Chappell, who led Australia in 48 Tests, says selection criteria and implementation, talent identification and player welfare and support were of critical importance to the system's success. "It has resulted in the emergence of a highly-competitive, stimulating and creative environment. Critically, the 'middle' group of players continues to be elevated to becoming consistent 'top level' performers in this dynamic structure," he says.

He has identified Saurav Ganguly, Sachin Tendulkar, Rahul Dravid, Anil Kumble, Virender Sehwag, Harbhajan Singh and v.v.s. Laxman as the core group. He may entrust this group with a role in the development of players in the learning-to-compete stage. "With Sehwag expressing captaincy aspirations, the learning process for future leadership roles needs to be viewed as critical," Chappell says.

Tracing some milestones in cricket history since the advent of Bodyline in 1930s, Chappell says Twenty20 cricket—not yet at international level—will be the next big thing in the game's evolution. "The game will force a greater range of expressions and demands on players and these will need to be developed and managed expertly," he said, indicating that his plan was not just in step with the evolution but perhaps a step ahead.

But his real focus is Test cricket. Chappell points out that Australia's overall aim is to give itself enough time to get 20 wickets. He pointed out that it does this with a combination of fast scoring, long batting order, targeting weak links in the opposition attack or batting line-up, an improved strike rate of a wicket per 10 overs so that the group is on the field for only around 100 or 120 overs, the tactical use of quicker bowlers before the breaks and late in the day, fielding excellence and flexible captaincy that develop tactics with 'real-time' solutions within the basic strategic framework.

Expectedly, his study of India in Test cricket says it has presented a group of world-class batsmen over the last few years—Tendulkar, Ganguly, Laxman and Dravid—besides the emergence of the 'future champion and team leader' Sehwag. Chappell believes that Yuvraj Singh, Mahender Singh Dhoni, Gautam Gambhir and Ambati Rayudu will keep Indian batting world-class into the immediate future.

It is when he turns his attention to the task of taking 20 wickets—this has always been an issue for Indian teams, especially overseas—that Chappell's analysis is incisive. "Team India has a number of issues with the bowling attack.
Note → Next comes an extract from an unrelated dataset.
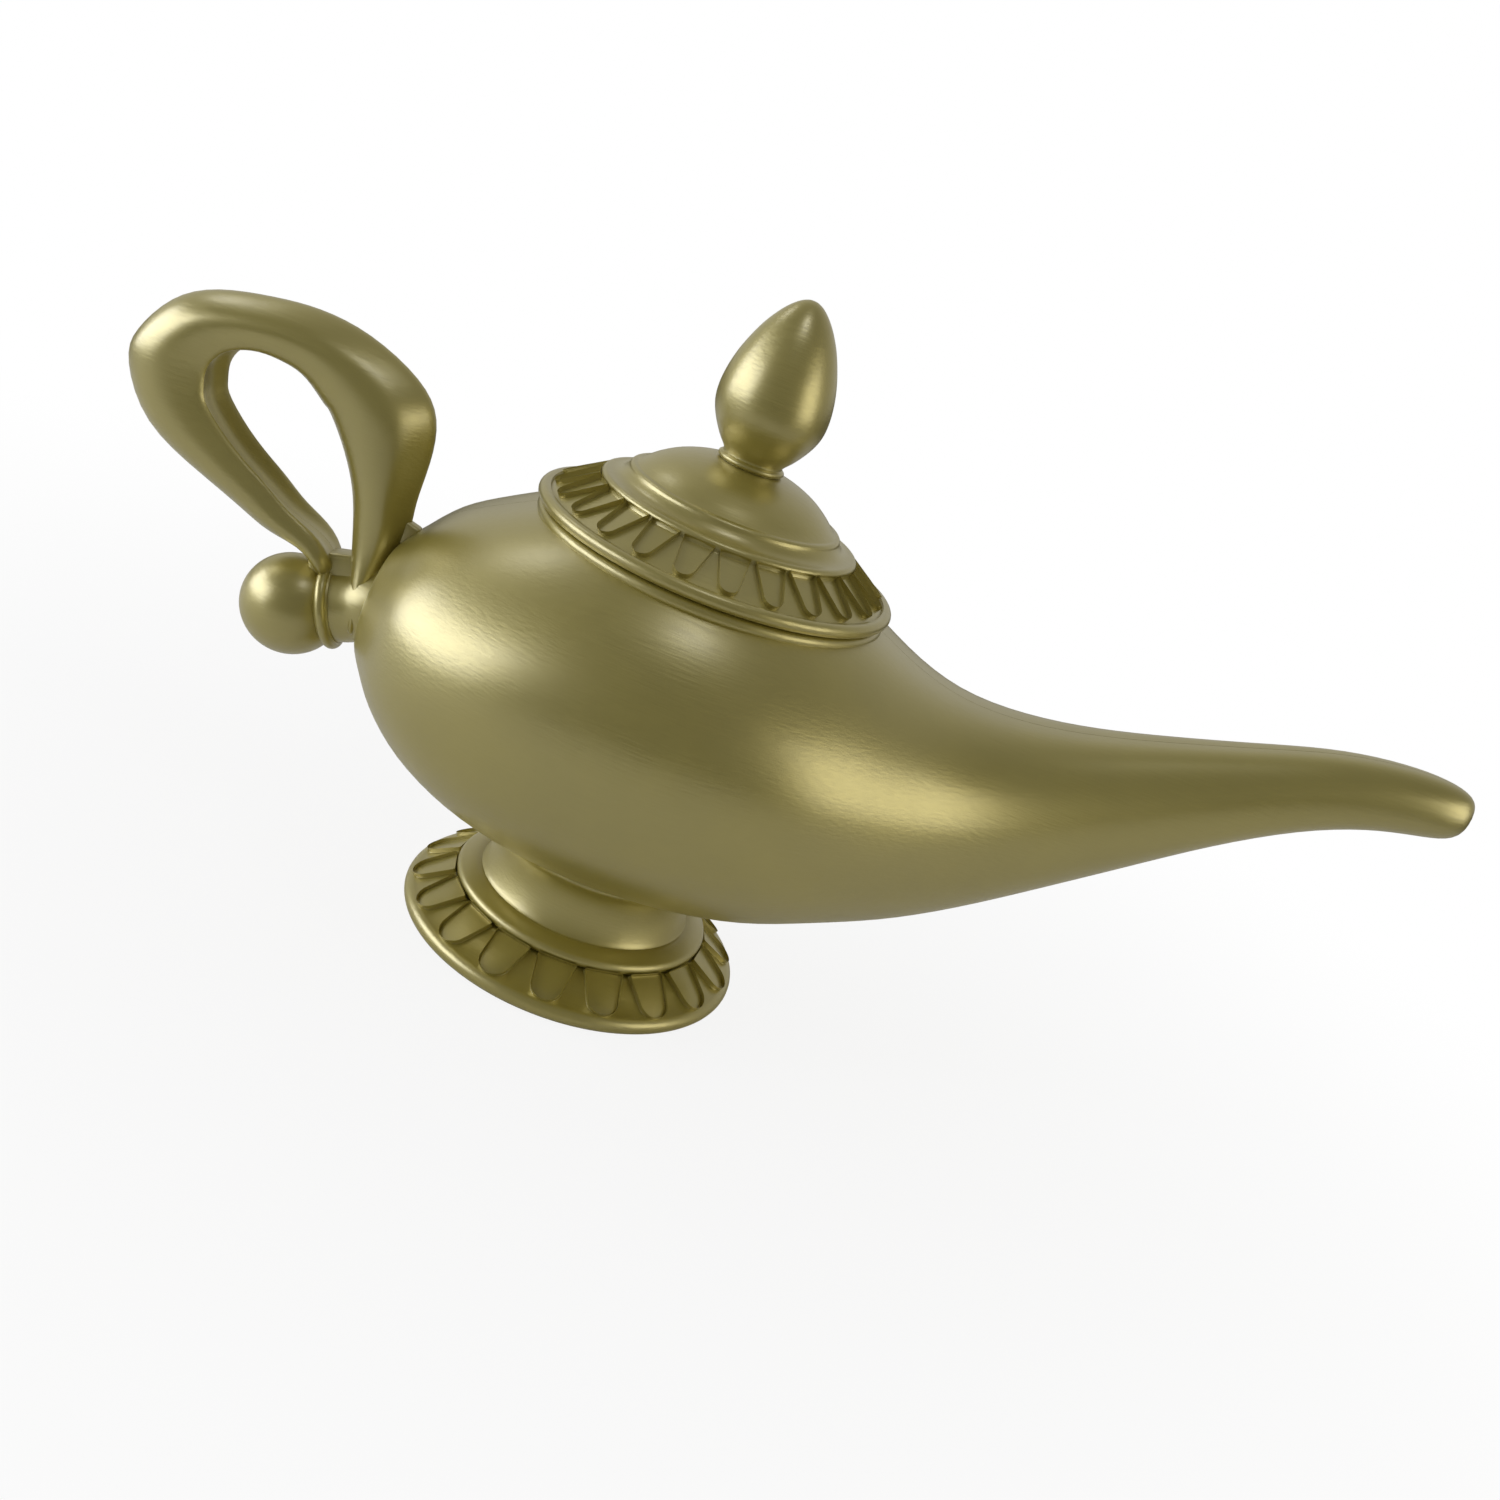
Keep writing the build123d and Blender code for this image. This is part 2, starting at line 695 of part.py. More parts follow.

Working through these and stimulating the confidence of the group to bowl around Anil Kumble will be critical to future success. The coaches/captain and senior players working with the bowlers in encouraging the performance mindset is imperative," he says.

He recognises how recent reports about Harbhajan Singh's action (by ICC match referee Chris Broad) have caused concern for both the player and, critically, the Indian attack's potency. "Given his attitude and his youth, it is proposed that managing this situation positively is of the highest importance," he says, indicating that he would pay attention to ensuring that the off-spinner continues to strike a lethal pairing with Kumble.

As for one-day cricket, Chappell points out that Australia's objective is to have the confidence to chase 300 runs. He talks of how the champion team typically uses the 50 overs. It employs Adam Gilchrist as an impact player in the first 15 overs, giving the team the chance to get around the 90-run mark. Then, emphasises on partnerships in the 15-to-40-over period, keeping wickets in hand. In the final 10 overs, it employs a skilled manipulator at one end (Michael Clarke has replaced Michael Bevan) with hitters at the other end so that eight or nine runs an over becomes achievable.

On the field, Chappell says, Australia is flexible in its use of bowlers, going in with six or seven options, considers the ability to bowl the targeted bouncer and a varied range of speeds critical with wides and other extras as absolute 'must nots'. It also identifies and develops exceptional, versatile fielders while the commitment to not give away 'safe shot' singles is paramount.

As for India, he believes it needs to develop Australia's abilities and attitudes—confidence in chasing totals and a tremendous belief in the depth of its batting. India lacks a couple of 'situationally aware' defensive bowlers who get through quick overs in the middle stages for not many runs. He says India gives away too many runs in extras and also easy runs in the critical early and middle overs.

Chappell also pays attention to the fact that India regularly gets into winning positions but does not turn these moments to its advantage. Saying that this is a crucial difference between good and great teams, he proposed focus on this area to build on the progress it has made under Wright. "Facilitating the group learnings to seize the moment will be critical to moving beyond the current mindset," he believes. "With the Super Series ICC Champions Trophy and Asia Cup coming up over the next 18 months, the team's objective must be to generate these improvements to allow Team India to perform on the bigger stage in 2007," Chappell says.

For someone whose website is called The Chappell Way (, it will be interesting to see how he uses his knowledge and experience to help India challenge Australia as the world's best cricket team. It is a nice dream to have but millions will be tracking him as he sets about actualising that.